** START Recorded data **

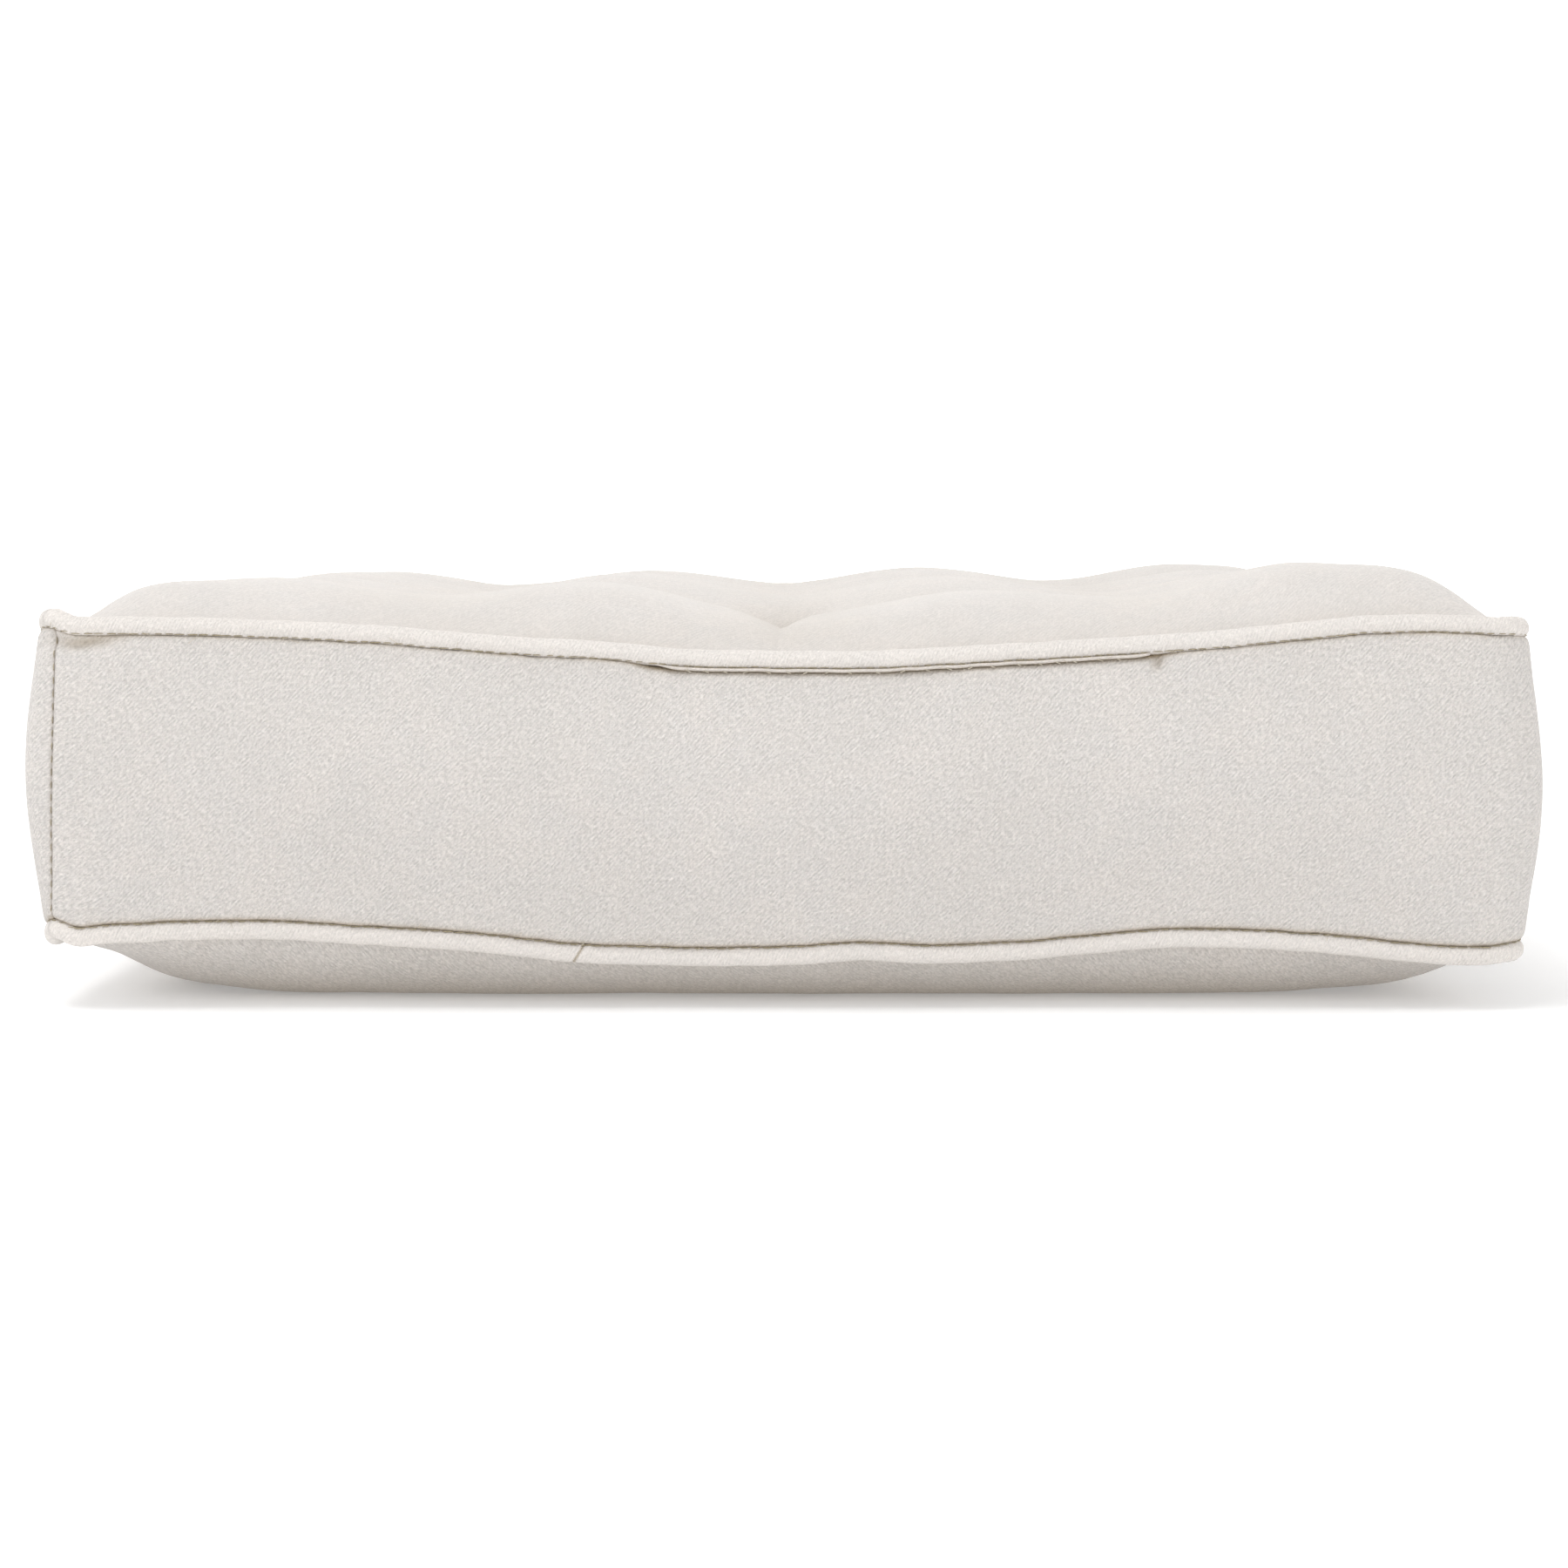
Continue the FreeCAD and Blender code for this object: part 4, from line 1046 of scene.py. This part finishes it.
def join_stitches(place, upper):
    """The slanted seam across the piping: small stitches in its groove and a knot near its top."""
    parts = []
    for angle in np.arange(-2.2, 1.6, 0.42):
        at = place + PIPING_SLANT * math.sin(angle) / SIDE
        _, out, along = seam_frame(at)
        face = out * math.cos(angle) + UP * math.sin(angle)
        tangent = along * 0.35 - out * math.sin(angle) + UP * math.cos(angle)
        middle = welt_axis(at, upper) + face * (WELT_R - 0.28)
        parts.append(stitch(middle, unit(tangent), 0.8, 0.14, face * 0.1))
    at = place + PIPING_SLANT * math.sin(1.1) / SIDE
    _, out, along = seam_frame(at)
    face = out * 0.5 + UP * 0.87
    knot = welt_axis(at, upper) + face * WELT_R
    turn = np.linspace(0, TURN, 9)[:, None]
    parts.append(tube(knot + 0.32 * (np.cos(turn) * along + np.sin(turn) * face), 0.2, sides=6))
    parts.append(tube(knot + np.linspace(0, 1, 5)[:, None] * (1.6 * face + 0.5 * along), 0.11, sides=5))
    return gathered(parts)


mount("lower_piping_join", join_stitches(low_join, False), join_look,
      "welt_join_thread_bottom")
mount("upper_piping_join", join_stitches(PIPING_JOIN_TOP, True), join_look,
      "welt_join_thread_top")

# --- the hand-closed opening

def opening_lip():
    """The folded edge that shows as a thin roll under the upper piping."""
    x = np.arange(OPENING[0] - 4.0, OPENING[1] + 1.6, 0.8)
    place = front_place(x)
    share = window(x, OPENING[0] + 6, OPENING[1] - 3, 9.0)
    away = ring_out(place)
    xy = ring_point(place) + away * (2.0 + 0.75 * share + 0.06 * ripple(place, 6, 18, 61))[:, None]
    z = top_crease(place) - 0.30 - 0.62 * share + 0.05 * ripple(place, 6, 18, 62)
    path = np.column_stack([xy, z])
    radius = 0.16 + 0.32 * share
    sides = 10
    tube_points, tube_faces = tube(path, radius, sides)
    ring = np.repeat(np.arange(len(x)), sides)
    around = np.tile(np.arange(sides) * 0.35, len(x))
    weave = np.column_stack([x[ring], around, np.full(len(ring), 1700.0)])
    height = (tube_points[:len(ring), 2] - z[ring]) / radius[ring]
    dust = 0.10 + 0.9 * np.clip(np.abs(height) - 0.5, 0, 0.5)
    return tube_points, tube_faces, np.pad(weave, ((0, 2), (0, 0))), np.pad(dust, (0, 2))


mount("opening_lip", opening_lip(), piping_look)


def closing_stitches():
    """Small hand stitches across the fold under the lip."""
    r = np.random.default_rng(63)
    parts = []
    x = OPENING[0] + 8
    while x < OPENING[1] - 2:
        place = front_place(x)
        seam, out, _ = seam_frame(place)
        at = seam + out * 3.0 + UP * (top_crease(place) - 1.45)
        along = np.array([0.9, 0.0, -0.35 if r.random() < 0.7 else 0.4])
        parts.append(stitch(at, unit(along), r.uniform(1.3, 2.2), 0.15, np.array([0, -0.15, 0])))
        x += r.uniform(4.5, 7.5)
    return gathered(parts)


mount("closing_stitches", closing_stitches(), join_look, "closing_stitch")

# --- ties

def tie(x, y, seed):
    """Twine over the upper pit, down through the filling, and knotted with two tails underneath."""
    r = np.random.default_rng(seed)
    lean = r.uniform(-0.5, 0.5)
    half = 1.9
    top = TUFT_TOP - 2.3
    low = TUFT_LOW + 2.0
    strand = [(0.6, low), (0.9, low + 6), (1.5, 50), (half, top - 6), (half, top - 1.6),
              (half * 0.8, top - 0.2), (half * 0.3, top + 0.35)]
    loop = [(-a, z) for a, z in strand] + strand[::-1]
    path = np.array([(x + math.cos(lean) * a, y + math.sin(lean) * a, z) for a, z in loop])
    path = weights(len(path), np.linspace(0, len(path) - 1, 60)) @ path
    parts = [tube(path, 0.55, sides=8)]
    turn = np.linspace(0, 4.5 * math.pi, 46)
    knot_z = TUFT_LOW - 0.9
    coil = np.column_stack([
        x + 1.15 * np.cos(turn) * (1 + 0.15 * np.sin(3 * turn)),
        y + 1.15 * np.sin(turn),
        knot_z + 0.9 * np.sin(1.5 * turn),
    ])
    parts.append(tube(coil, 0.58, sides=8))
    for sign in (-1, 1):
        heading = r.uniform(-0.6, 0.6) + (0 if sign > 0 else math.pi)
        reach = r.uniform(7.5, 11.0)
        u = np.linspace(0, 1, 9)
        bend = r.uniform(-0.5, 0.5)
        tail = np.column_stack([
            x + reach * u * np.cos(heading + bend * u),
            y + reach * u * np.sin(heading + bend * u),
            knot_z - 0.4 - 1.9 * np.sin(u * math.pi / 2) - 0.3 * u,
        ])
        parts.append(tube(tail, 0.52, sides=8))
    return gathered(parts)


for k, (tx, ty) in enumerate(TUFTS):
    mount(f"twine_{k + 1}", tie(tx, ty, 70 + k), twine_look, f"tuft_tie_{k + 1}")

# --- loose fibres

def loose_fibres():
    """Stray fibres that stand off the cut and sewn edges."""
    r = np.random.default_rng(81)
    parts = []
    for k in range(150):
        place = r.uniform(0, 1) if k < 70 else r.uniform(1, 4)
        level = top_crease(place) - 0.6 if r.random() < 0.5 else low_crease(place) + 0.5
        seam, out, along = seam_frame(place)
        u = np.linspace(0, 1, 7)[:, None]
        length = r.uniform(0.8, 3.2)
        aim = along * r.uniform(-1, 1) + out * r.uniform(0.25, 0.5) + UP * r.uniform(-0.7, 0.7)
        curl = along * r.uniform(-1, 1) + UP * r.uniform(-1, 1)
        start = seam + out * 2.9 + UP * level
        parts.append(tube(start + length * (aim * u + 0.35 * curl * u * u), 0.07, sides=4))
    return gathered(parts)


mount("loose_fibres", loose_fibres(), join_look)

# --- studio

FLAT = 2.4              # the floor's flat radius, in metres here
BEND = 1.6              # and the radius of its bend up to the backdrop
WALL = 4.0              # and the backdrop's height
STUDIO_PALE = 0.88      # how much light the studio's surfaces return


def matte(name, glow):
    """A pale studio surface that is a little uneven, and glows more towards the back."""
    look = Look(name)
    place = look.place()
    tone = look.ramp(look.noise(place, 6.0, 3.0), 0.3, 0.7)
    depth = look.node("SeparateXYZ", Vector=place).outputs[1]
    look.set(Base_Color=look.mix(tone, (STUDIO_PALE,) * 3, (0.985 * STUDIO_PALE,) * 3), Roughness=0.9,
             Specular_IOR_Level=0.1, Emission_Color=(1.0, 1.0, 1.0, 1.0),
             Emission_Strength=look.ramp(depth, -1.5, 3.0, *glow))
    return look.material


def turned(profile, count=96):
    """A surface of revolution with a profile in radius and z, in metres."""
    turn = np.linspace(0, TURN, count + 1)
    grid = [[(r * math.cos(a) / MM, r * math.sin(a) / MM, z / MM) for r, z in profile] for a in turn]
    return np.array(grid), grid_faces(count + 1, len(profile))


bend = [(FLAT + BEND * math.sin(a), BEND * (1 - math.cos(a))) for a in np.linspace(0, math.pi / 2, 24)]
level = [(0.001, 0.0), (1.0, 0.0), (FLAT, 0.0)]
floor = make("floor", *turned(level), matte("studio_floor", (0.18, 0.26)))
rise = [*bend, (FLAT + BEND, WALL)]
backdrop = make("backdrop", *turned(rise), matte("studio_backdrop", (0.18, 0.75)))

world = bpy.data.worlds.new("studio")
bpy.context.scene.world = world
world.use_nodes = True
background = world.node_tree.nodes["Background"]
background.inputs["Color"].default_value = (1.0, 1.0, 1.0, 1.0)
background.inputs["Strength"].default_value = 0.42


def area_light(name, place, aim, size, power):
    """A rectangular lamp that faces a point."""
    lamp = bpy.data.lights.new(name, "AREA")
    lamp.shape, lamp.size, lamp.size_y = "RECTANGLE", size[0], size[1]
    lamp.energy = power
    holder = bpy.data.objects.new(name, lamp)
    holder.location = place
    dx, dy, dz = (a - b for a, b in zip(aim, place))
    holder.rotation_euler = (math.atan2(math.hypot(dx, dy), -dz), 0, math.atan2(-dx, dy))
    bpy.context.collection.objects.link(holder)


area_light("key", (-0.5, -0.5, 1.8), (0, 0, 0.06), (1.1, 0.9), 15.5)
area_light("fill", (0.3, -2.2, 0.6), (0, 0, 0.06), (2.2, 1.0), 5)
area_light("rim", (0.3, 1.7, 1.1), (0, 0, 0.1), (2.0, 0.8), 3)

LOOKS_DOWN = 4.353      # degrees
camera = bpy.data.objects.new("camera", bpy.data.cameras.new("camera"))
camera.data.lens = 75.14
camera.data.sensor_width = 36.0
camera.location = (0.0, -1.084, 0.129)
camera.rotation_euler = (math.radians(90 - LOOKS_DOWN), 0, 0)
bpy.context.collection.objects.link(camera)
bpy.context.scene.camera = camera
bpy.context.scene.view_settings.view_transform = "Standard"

** END Recorded data **

Written request: Only the lines from the opening of the material through the line with "np.pad(dust, (0, 2))" should be echoed, exactly as written.

Solution to this problem:
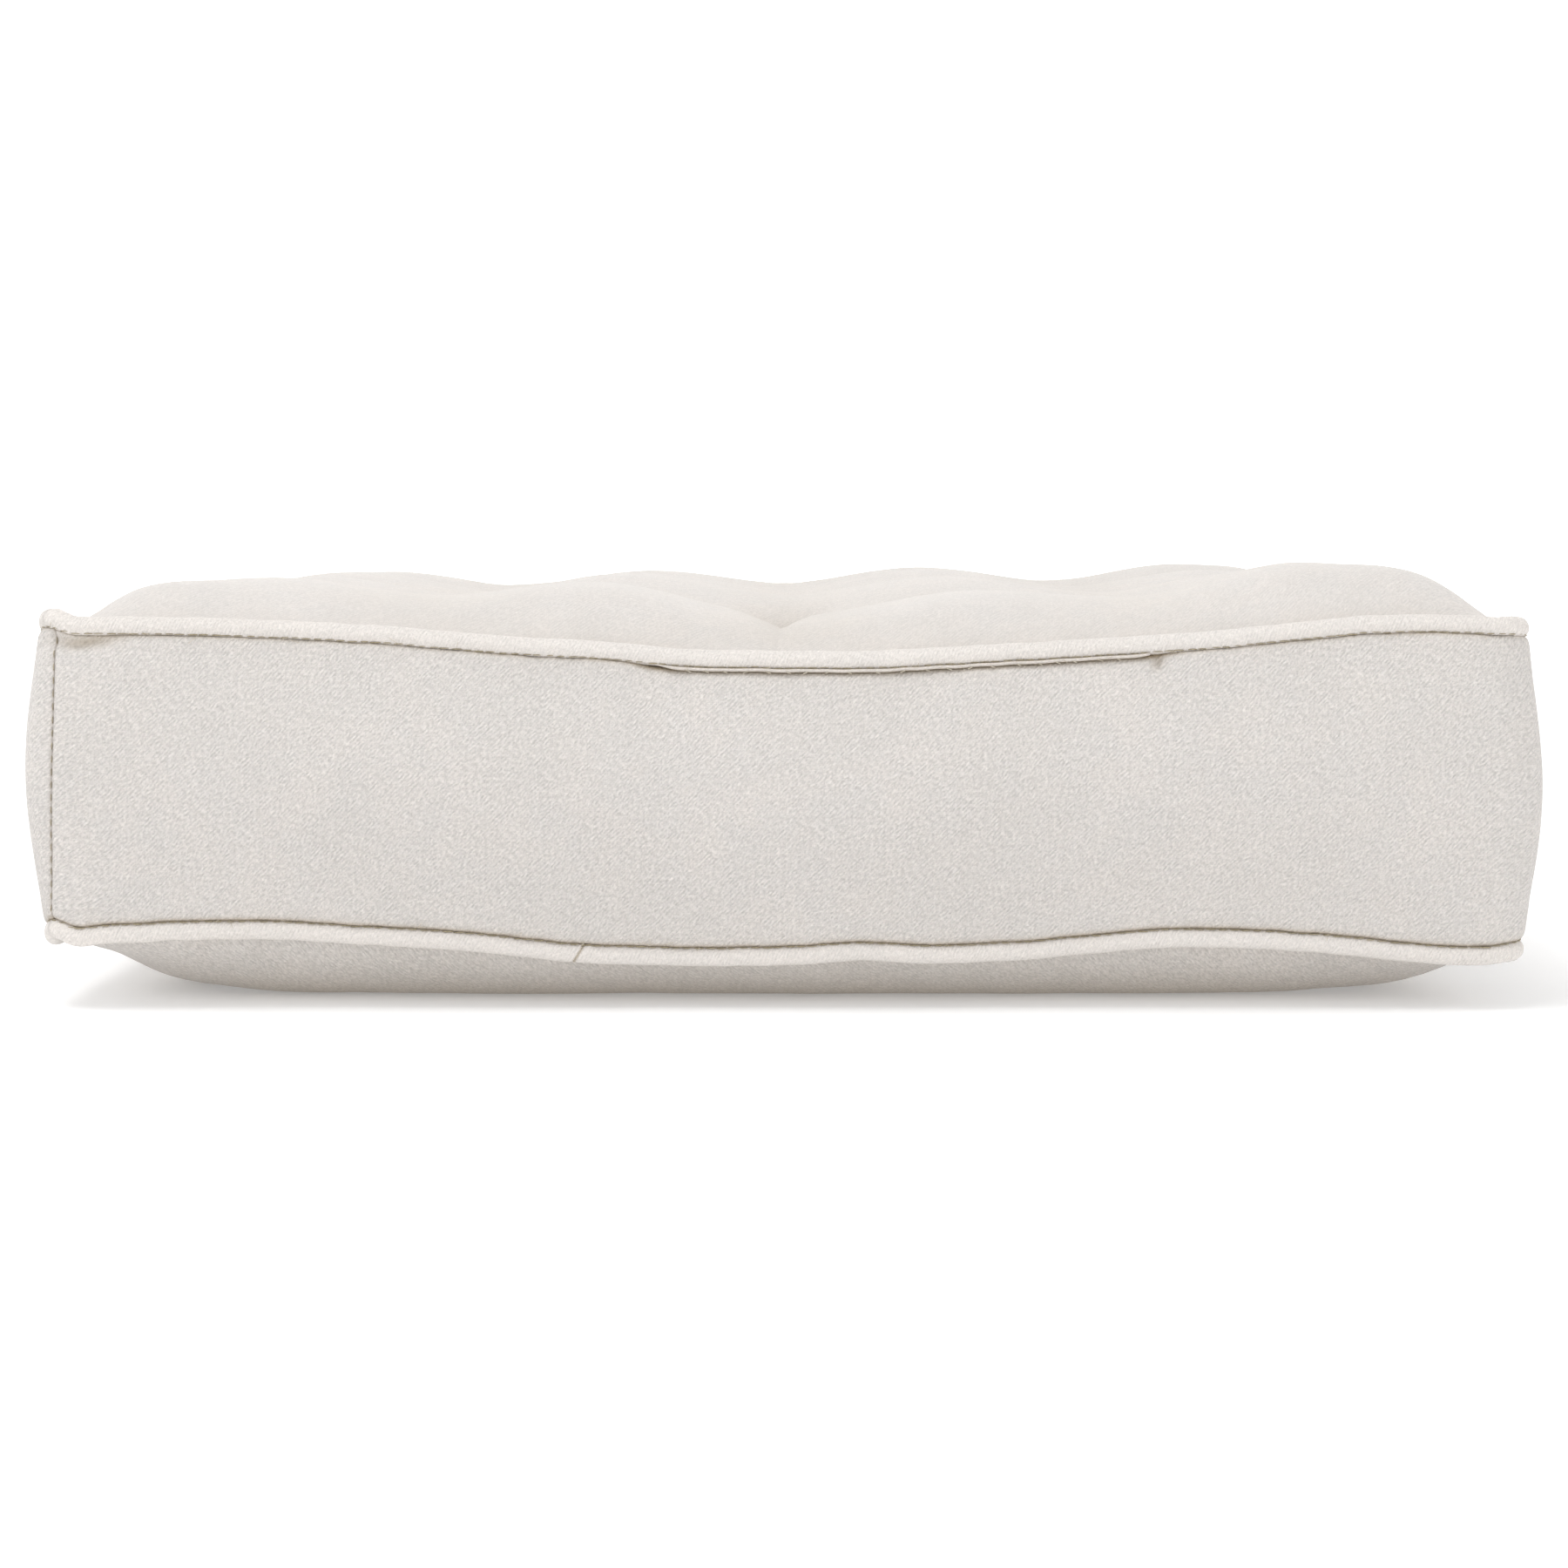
Continue the FreeCAD and Blender code for this object: part 4, from line 1046 of scene.py. This part finishes it.
def join_stitches(place, upper):
    """The slanted seam across the piping: small stitches in its groove and a knot near its top."""
    parts = []
    for angle in np.arange(-2.2, 1.6, 0.42):
        at = place + PIPING_SLANT * math.sin(angle) / SIDE
        _, out, along = seam_frame(at)
        face = out * math.cos(angle) + UP * math.sin(angle)
        tangent = along * 0.35 - out * math.sin(angle) + UP * math.cos(angle)
        middle = welt_axis(at, upper) + face * (WELT_R - 0.28)
        parts.append(stitch(middle, unit(tangent), 0.8, 0.14, face * 0.1))
    at = place + PIPING_SLANT * math.sin(1.1) / SIDE
    _, out, along = seam_frame(at)
    face = out * 0.5 + UP * 0.87
    knot = welt_axis(at, upper) + face * WELT_R
    turn = np.linspace(0, TURN, 9)[:, None]
    parts.append(tube(knot + 0.32 * (np.cos(turn) * along + np.sin(turn) * face), 0.2, sides=6))
    parts.append(tube(knot + np.linspace(0, 1, 5)[:, None] * (1.6 * face + 0.5 * along), 0.11, sides=5))
    return gathered(parts)


mount("lower_piping_join", join_stitches(low_join, False), join_look,
      "welt_join_thread_bottom")
mount("upper_piping_join", join_stitches(PIPING_JOIN_TOP, True), join_look,
      "welt_join_thread_top")

# --- the hand-closed opening

def opening_lip():
    """The folded edge that shows as a thin roll under the upper piping."""
    x = np.arange(OPENING[0] - 4.0, OPENING[1] + 1.6, 0.8)
    place = front_place(x)
    share = window(x, OPENING[0] + 6, OPENING[1] - 3, 9.0)
    away = ring_out(place)
    xy = ring_point(place) + away * (2.0 + 0.75 * share + 0.06 * ripple(place, 6, 18, 61))[:, None]
    z = top_crease(place) - 0.30 - 0.62 * share + 0.05 * ripple(place, 6, 18, 62)
    path = np.column_stack([xy, z])
    radius = 0.16 + 0.32 * share
    sides = 10
    tube_points, tube_faces = tube(path, radius, sides)
    ring = np.repeat(np.arange(len(x)), sides)
    around = np.tile(np.arange(sides) * 0.35, len(x))
    weave = np.column_stack([x[ring], around, np.full(len(ring), 1700.0)])
    height = (tube_points[:len(ring), 2] - z[ring]) / radius[ring]
    dust = 0.10 + 0.9 * np.clip(np.abs(height) - 0.5, 0, 0.5)
    return tube_points, tube_faces, np.pad(weave, ((0, 2), (0, 0))), np.pad(dust, (0, 2))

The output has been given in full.